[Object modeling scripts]

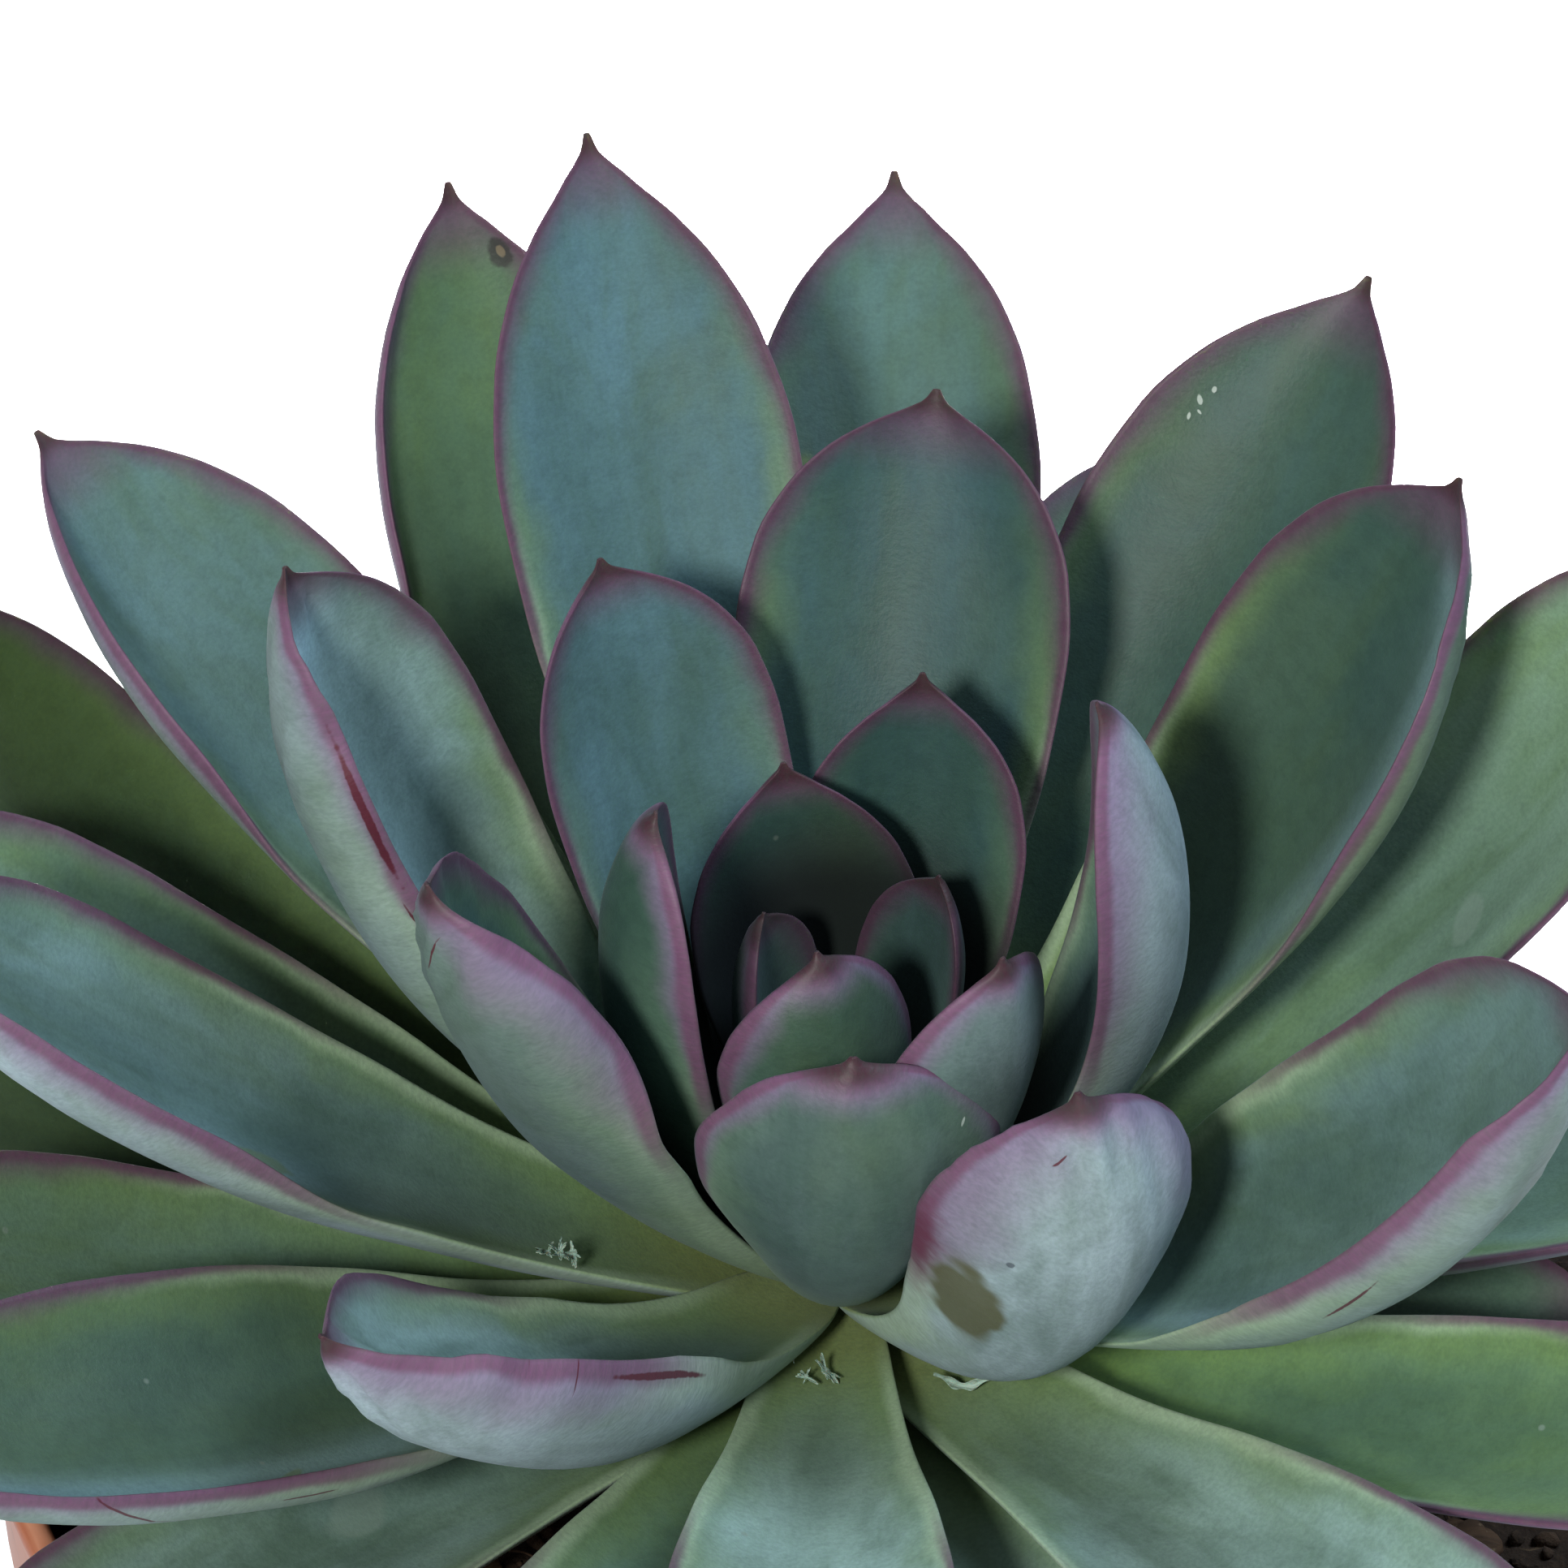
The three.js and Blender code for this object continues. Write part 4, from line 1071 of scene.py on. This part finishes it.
def skin_scrap(material, index, shape, place, size, turn, tilt, lean):
    draw = random.Random(SEED * 100 + index)
    bpy.ops.mesh.primitive_grid_add(x_subdivisions=32, y_subdivisions=32, size=1)
    piece = bpy.context.object
    piece.name = f"dry_skin_scrap_{index + 1}"
    x, y, _ = points_of(piece).T
    points = shape(x, y, size, draw)
    matrix = Matrix.Translation(Vector(place))
    for angle, axis in ((turn, "Z"), (tilt, "X"), (lean, "Y")):
        matrix = matrix @ Matrix.Rotation(radians(angle), 4, axis)
    placed = points @ np.array(matrix.to_3x3()).T + np.array(matrix.translation)
    set_points(piece, placed * MM)
    only(piece)
    skin = piece.modifiers.new("thickness", "SOLIDIFY")
    skin.thickness = 0.06 * MM
    bpy.ops.object.modifier_apply(modifier=skin.name)
    bpy.ops.object.shade_smooth()
    finish_piece(piece, material, "leaf_skin")


def scraps():
    material = dry_skin()
    for index, scrap in enumerate(SCRAPS):
        skin_scrap(material, index, *scrap)


# ---- stage ----
def floor():
    bpy.ops.mesh.primitive_plane_add(size=6)
    piece = bpy.context.object
    piece.name = "pale_floor"
    piece.data.materials.append(Finish("pale_floor").finish((0.9, 0.9, 0.9), 0.9))


def camera():
    angle = radians(VIEW["elevation"])
    data = bpy.data.cameras.new("view")
    data.lens = VIEW["lens"]
    data.sensor_width = VIEW["sensor"]
    item = add_object("view", data)
    away = Vector((0, -cos(angle), sin(angle))) * VIEW["distance"]
    item.location = Vector(VIEW["target"]) + away
    item.rotation_euler = (pi / 2 - angle, 0, 0)
    bpy.context.scene.camera = item


def soft_light(name, place, size, power, colour, toward=(0, 0, 0.13), spread=180):
    data = bpy.data.lights.new(name, "AREA")
    data.spread = radians(spread)
    data.shape = "DISK"
    data.size = size
    data.energy = power
    data.color = colour
    item = add_object(name, data)
    item.location = place
    item.rotation_euler = (Vector(toward) - Vector(place)).to_track_quat("-Z", "Y").to_euler()


def studio():
    world = bpy.data.worlds.new("studio")
    world.use_nodes = True
    back = world.node_tree.nodes["Background"]
    back.inputs["Color"].default_value = (0.93, 0.97, 1, 1)
    back.inputs["Strength"].default_value = 0.36
    bpy.context.scene.world = world
    soft_light("front_lamp", (-0.42, -1.02, 1.08), 0.24, 26, (1, 1, 0.94))
    soft_light("window", (0.62, 0.32, 1.2), 0.55, 13, (0.78, 0.95, 1.15))
    soft_light("backdrop_light", (0.05, 0.3, 0.5), 0.08, 6.5, (1, 0.98, 0.95), (0.05, 0.25, 0), 36)
    bpy.context.scene.view_settings.view_transform = "Standard"


camera()
studio()
floor()
rosette(leaf_skin())
pot()
soil()
stem()
scraps()
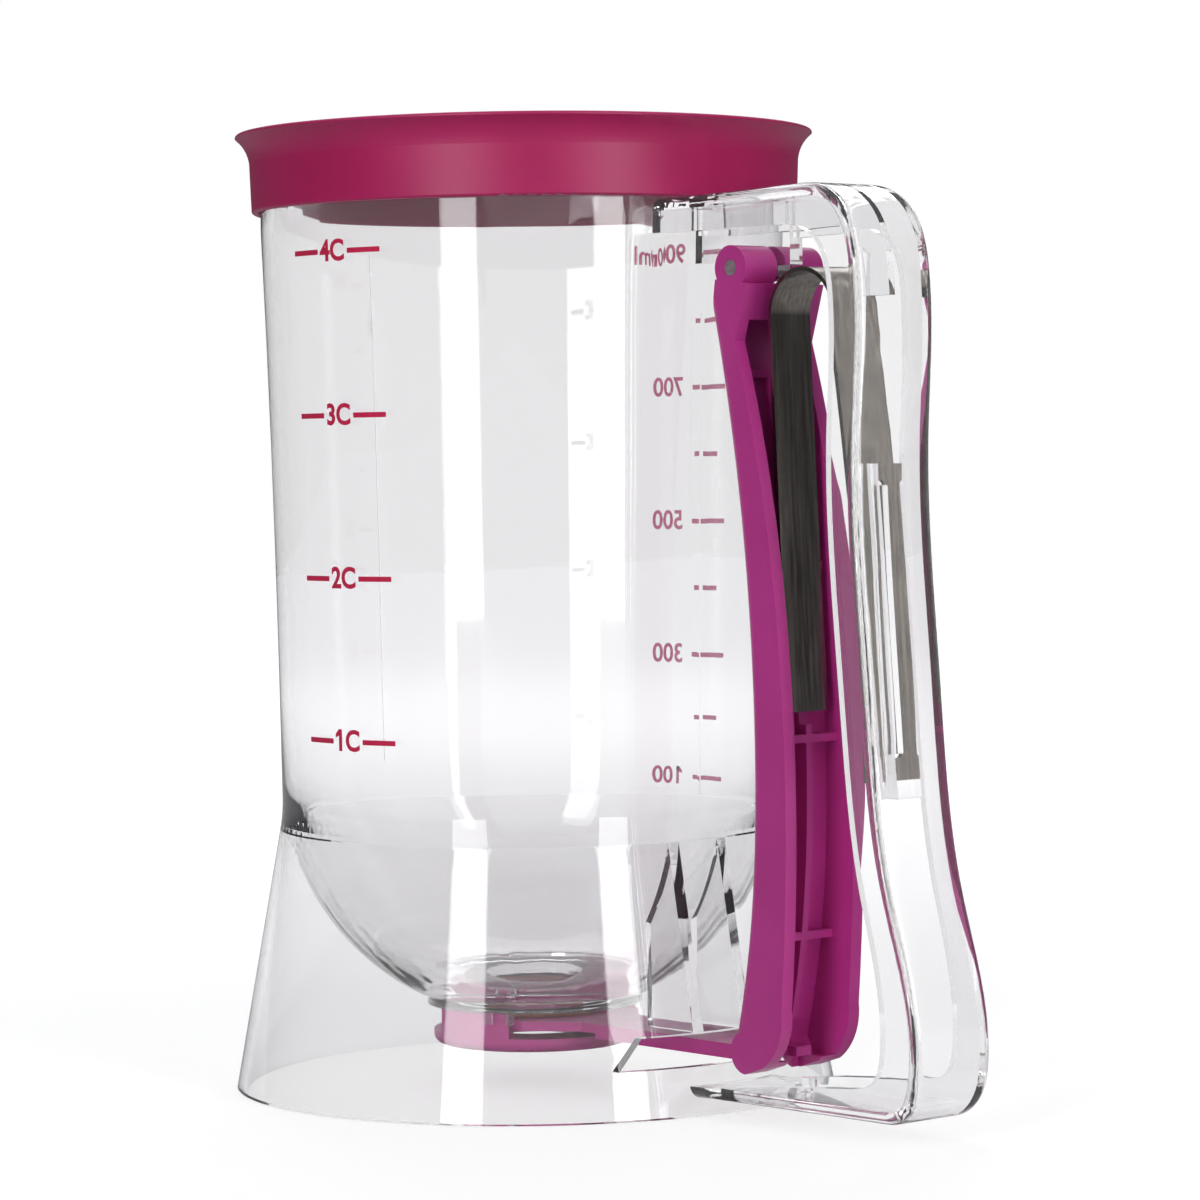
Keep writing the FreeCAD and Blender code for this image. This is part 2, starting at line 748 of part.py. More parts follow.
def make_valve_cap():
    floor = Part.makeCylinder(cap_radius, cap_floor_top - cap_bottom, Vector(0, 0, cap_bottom))
    low_rim = [edge for edge in floor.Edges if abs(edge.BoundBox.ZMax - cap_bottom) < 1e-3]
    floor = floor.makeFillet(cap_edge_round, low_rim)
    walls = []
    span = cap_wall_end_deg - cap_wall_start_deg
    for side in (-1, 1):
        start = cap_wall_start_deg if side > 0 else -cap_wall_end_deg
        sector = Part.makeCylinder(cap_radius, collar_bottom - cap_floor_top, Vector(0, 0, cap_floor_top),
                                   Vector(0, 0, 1), span)
        sector.rotate(Vector(0, 0, 0), Vector(0, 0, 1), start)
        far = side * cap_radius
        outer = block(-cap_radius, cap_radius, min(side * cap_wall_inner_y, far),
                      max(side * cap_wall_inner_y, far), cap_floor_top, collar_bottom)
        ledge = block(-cap_radius, cap_radius, min(side * cap_ledge_inner_y, far),
                      max(side * cap_ledge_inner_y, far), cap_floor_top, gate_bottom - slide_clearance)
        walls.append(sector.common(outer.fuse(ledge)))
    cap = floor.fuse(walls)
    hole = Part.makeCylinder(cap_hole_radius, collar_bottom - cap_bottom, Vector(0, 0, cap_bottom - cut_margin))
    return cap.cut(hole).removeSplitter()


def make_seal():
    low = gate_top + slide_clearance / 2
    ring = Part.makeCylinder(seal_radius, collar_bottom - low, Vector(0, 0, low))
    return ring.cut(Part.makeCylinder(seal_lip_radius, collar_top - low, Vector(0, 0, low - cut_margin)))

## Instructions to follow
Report how many lines of the listing above include the word "this". Say nothing but the number.

## Full solution
2